Si tratta dei classici esercizi che i danzatori compiono normalmente alla sbarra stando in piedi sulle punte, in questo caso però il metodo si apre a tutti potendo compiere quei medesimi movimenti da sdraiati. È un lavoro che non solo permette di prendere coscienza del proprio corpo ma di ottenere ottimi risultati a livello di incremento muscolare e correzione della postura.

«Questo metodo di lavoro non lo conosceva nessuno qui, consiste in un lavoro preciso sul corpo attraverso il quale si eseguono da sdraiato una serie di esercizi sempre più complessi. Si tiene l’assetto e si impara ad ascoltare e a rispettare il corpo. In questo modo si costruisce e si potenzia la muscolatura che ti permette di “reimparare a camminare”».

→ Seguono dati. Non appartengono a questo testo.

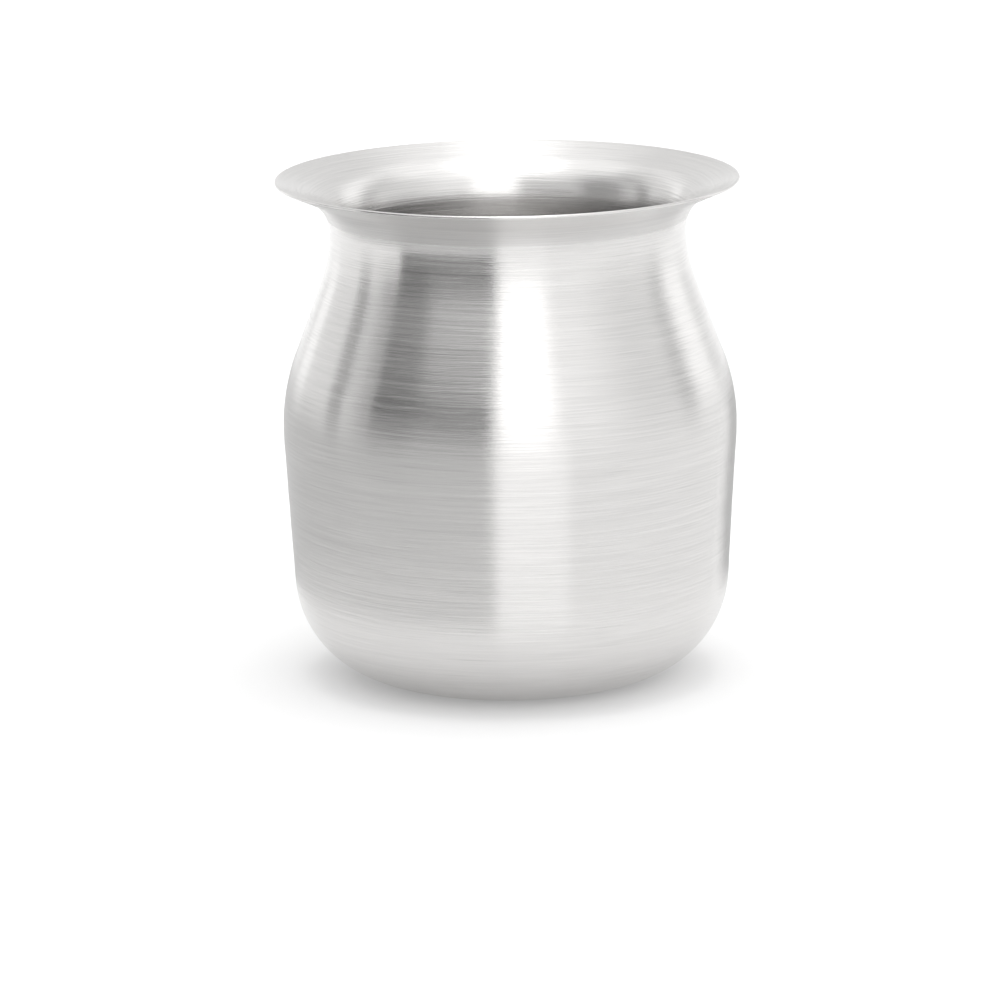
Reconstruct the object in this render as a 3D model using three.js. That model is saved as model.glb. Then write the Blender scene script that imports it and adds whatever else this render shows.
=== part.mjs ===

La scelta di Paolo la si potrebbe definire "purista" in senso quasi religioso. Viene dal rigore della danza classica ma si apre alla ricerca e alla sperimentazione sempre con occhi nuovi. Ha eliminato tutto quello che di superfluo si trova di norma nelle scuole di danza, infatti per scelta non fa saggi, e per questo è rimasto fedele a stesso mantenendo un’onestà intellettuale difficile da trovare in un ambito che si rivolge in modo sempre più commerciale solo all’immagine. In questo modo si crea una sorta di selezione naturale, «alla mia scuola non si rivolgono persone a cui interessa solo apparire e mostrare i figli su un palco».

Tutto questo rispecchia il suo essere e gli dà un senso di libertà innato e impagabile, significa non perdersi, «ci sono molte persone che fanno questo lavoro ma è diventato come lavorare in banca, se punti solo al guadagno diventa quello. Un artista vero non vuol far vedere quanto è bravo, il vero artista è quello che si dedica alla sua passione tutto il tempo perché fa parte di te e ti fa stare bene». Come affermava la coreografa Martha Graham, “i grandi ballerini non sono grandi per il loro livello tecnico, sono grandi per la loro passione”.

In Sicilia Paolo ha trovato materia viva per rendere funzionale il suo sentire, l’argilla giusta per dare forma a quel vaso che è l’essenza stessa del suo essere. E come un sapiente vasaio lavora affinché i suoi allievi prendano forma nel corpo e nella mente, «ogni insegnante dovrebbe aiutare a far uscire fuori quello che sei, non giudicare quello che sei».

Lavorare secondo la sua concezione significa non solo allenare il proprio fisico, ma anche e soprattutto porsi in modalità di ascolto con il proprio corpo, vivere in armonia e guardare decisamente oltre l’immagine riflessa nello specchio. Il suo punto di forza consiste nell’unicità del metodo di insegnamento, un modo del tutto personale dove l’approccio mentale e il livello emotivo giocano un ruolo fondamentale. «Nella danza conta l’energia e non la forza, ogni movimento deve essere morbido e non rigido altrimenti non si crea quell’eleganza che è insita nell’arte».

Ma come ne "La luce e il lutto" di Gesualdo Bufalino, c’è anche l’altro risvolto della medaglia: «Qui ho trovato un buon potenziale a livello di vivaio, bambini promettenti che si approcciano al mondo della danza. Ma purtroppo c’è anche quello che Carmelo Bene chiamava “il sud del sud dei Santi”. Cioè un aspetto che chiude e restringe le prospettive, una cultura che limita, paura di lasciar andare che significa non far crescere, non dare autonomia ai bambini.

Girando all’estero ho avuto modo di vedere che il rapporto tra genitori e figli è molto libero, si tende a dare autonomia e indipendenza ai figli molto presto, mentre qui questo rapporto spesso diventa una gabbia. La vera libertà è quella di riuscire a creare la capacità di dare valore al sentire dell’altro. Con i bimbi io lavoro molto sull’autonomia, spesso però il problema non sono i figli ma i genitori».

In conclusione, per sottolineare quanto per Paolo sia importante aderire alla realtà e all’intimo sentire attraverso l’arte, è molto interessante un parallelismo che ama fare per spiegarlo. «Le poesie di Pasolini ad un certo punto diventarono denuncia sociale perché il periodo che stava vivendo lo richiedeva, quindi rinuncia alla poesia in senso classico per aderire alla dura realtà del momento.

Lo stesso discorso è rapportabile alla danza: nel ballet blanc ci si mette le punte per avere il distacco dalla terra, deve rappresentare un qualcosa di etereo che va oltre, i ballerini con i loro movimenti morbidi e i passi leggeri diventano figure diafane e immateriali, come la poesia intesa in senso classico. Invece nei balletti rielaborati, come ad esempio nel teatro-danza di Pina Bausch, si danza per ballare la vita, il corpo diventa un tutt’uno con la realtà e c’è l’urgenza di comunicare qualcosa, anche un disagio». L’arte deve mettere in crisi.